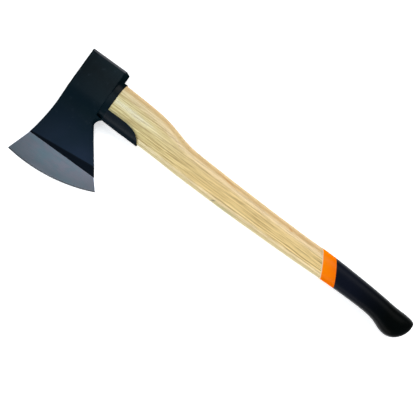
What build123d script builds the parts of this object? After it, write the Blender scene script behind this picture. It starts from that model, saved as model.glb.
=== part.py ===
from build123d import *
import math
import os

# Fire axe with an ash haft, lying flat on one cheek.
# X runs along the haft from the head to the knob, Y runs across the head from the
# cutting edge (-Y) to the poll (+Y), and Z is up, through the thickness.
# The origin is on the resting plane, under the middle of the eye.

# Head: overall
HEAD_THICKNESS = 30.0
MID = HEAD_THICKNESS / 2        # Z of the middle plane that the axe is symmetric about
HEAD_TOP = -30.5                # X of the side where the haft's end shows, at the eye
POLL_TOP = -30.7                # X of that side at the striking face
POLL_BOTTOM = 26.3              # X of the poll's lower side
EYE_BOTTOM = 35.5               # X of the lip round the eye, where the haft's shoulder seats
POLL_FACE = 45.6                # Y of the striking face of the poll
POLL_CHAMFER = 2.8              # along the two cheeks only
CHEEK_CHAMFER = 1.0             # along the upper and lower sides of the cheeks

# Head: blade
NECK_TOP = (-30.4, -26.0)       # where the upper side leaves its straight run
NECK = (-31.4, -42.0)
UPPER_SWEEP = (-34.7, -75.0)    # a point of the upper side between the neck and the toe
LIP_ROOT_Y = -28.5              # Y where the lip round the eye leaves the poll's lower side
LIP_FRONT = (33.5, -29.5)
THROAT = (28.1, -33.9)          # middle of the arc between the lip and the beard
NOTCH = (26.9, -42.2)           # where the beard starts
NOTCH_RADIUS = 2.5
GRIND_LINE = -102.3             # Y where the ground bevel starts, parallel to the haft
TOE_ROOT = (-39.2, GRIND_LINE)
TOE = (-51.9, -140.4)
HEEL_ROOT = (72.4, GRIND_LINE)
HEEL = (87.0, -119.4)
PAST_EDGE = 1.15                # how much longer the plan is than the blade, before the edge is cut
BELOW_BELLY = (18.0, -170.0)    # a corner of the plan beyond the cutting edge
EDGE_RADIUS = 255.0
CHEEK_END = -12.0               # Y where the flat cheek starts to thin towards the blade
SHOULDER = (-50.0, 6.7)         # Y and half thickness where the blade proper starts
BLADE_HALF = 3.6                # half thickness of the blade at the grind line
BLADE_SLOPE = 0.065             # how fast the cheek still thins at the grind line
FACET_SLOPE = 0.155             # the same on the forged facet beside the grind line
FACET_HALF_TOE = 3.55           # half thickness on the grind line below the toe
FACET_HALF_HEEL = 2.35          # and above the heel, where the facet is widest
MICRO_BEVEL = 1.6               # width of the honed strip along the cutting edge
MICRO_HALF = 0.62               # half thickness where the honed strip starts
EDGE_HALF = 0.12                # half thickness of the cutting edge itself

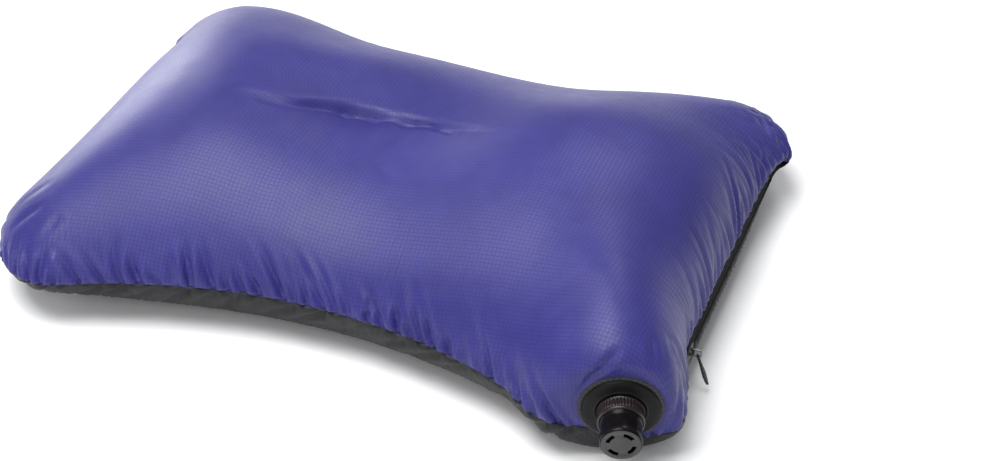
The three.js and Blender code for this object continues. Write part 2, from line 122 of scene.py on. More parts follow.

YOUR INSTRUCTIONS
Everything in the listing above should be restated exactly.

COMPLETE RESPONSE
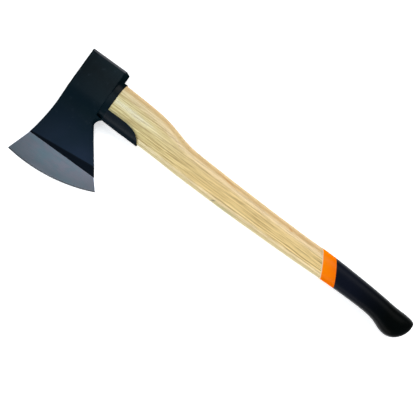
What build123d script builds the parts of this object? After it, write the Blender scene script behind this picture. It starts from that model, saved as model.glb.
=== part.py ===
from build123d import *
import math
import os

# Fire axe with an ash haft, lying flat on one cheek.
# X runs along the haft from the head to the knob, Y runs across the head from the
# cutting edge (-Y) to the poll (+Y), and Z is up, through the thickness.
# The origin is on the resting plane, under the middle of the eye.

# Head: overall
HEAD_THICKNESS = 30.0
MID = HEAD_THICKNESS / 2        # Z of the middle plane that the axe is symmetric about
HEAD_TOP = -30.5                # X of the side where the haft's end shows, at the eye
POLL_TOP = -30.7                # X of that side at the striking face
POLL_BOTTOM = 26.3              # X of the poll's lower side
EYE_BOTTOM = 35.5               # X of the lip round the eye, where the haft's shoulder seats
POLL_FACE = 45.6                # Y of the striking face of the poll
POLL_CHAMFER = 2.8              # along the two cheeks only
CHEEK_CHAMFER = 1.0             # along the upper and lower sides of the cheeks

# Head: blade
NECK_TOP = (-30.4, -26.0)       # where the upper side leaves its straight run
NECK = (-31.4, -42.0)
UPPER_SWEEP = (-34.7, -75.0)    # a point of the upper side between the neck and the toe
LIP_ROOT_Y = -28.5              # Y where the lip round the eye leaves the poll's lower side
LIP_FRONT = (33.5, -29.5)
THROAT = (28.1, -33.9)          # middle of the arc between the lip and the beard
NOTCH = (26.9, -42.2)           # where the beard starts
NOTCH_RADIUS = 2.5
GRIND_LINE = -102.3             # Y where the ground bevel starts, parallel to the haft
TOE_ROOT = (-39.2, GRIND_LINE)
TOE = (-51.9, -140.4)
HEEL_ROOT = (72.4, GRIND_LINE)
HEEL = (87.0, -119.4)
PAST_EDGE = 1.15                # how much longer the plan is than the blade, before the edge is cut
BELOW_BELLY = (18.0, -170.0)    # a corner of the plan beyond the cutting edge
EDGE_RADIUS = 255.0
CHEEK_END = -12.0               # Y where the flat cheek starts to thin towards the blade
SHOULDER = (-50.0, 6.7)         # Y and half thickness where the blade proper starts
BLADE_HALF = 3.6                # half thickness of the blade at the grind line
BLADE_SLOPE = 0.065             # how fast the cheek still thins at the grind line
FACET_SLOPE = 0.155             # the same on the forged facet beside the grind line
FACET_HALF_TOE = 3.55           # half thickness on the grind line below the toe
FACET_HALF_HEEL = 2.35          # and above the heel, where the facet is widest
MICRO_BEVEL = 1.6               # width of the honed strip along the cutting edge
MICRO_HALF = 0.62               # half thickness where the honed strip starts
EDGE_HALF = 0.12                # half thickness of the cutting edge itself

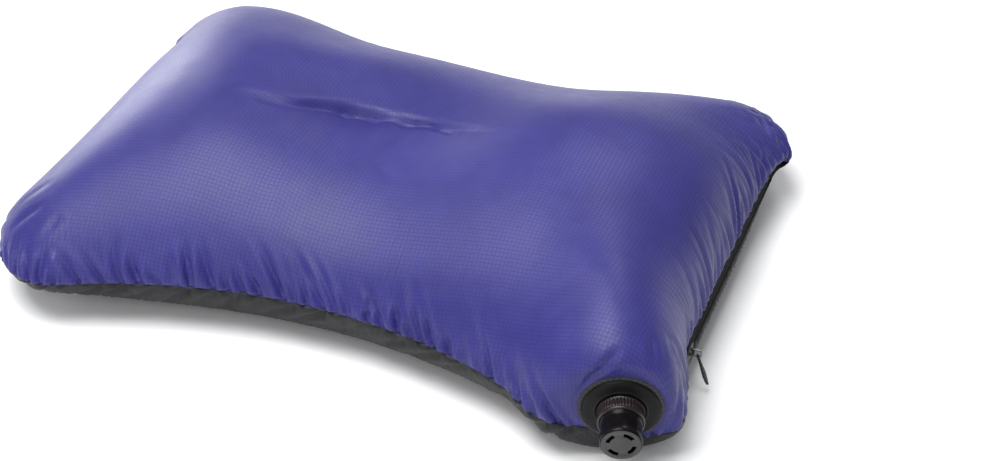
The three.js and Blender code for this object continues. Write part 2, from line 122 of scene.py on. More parts follow.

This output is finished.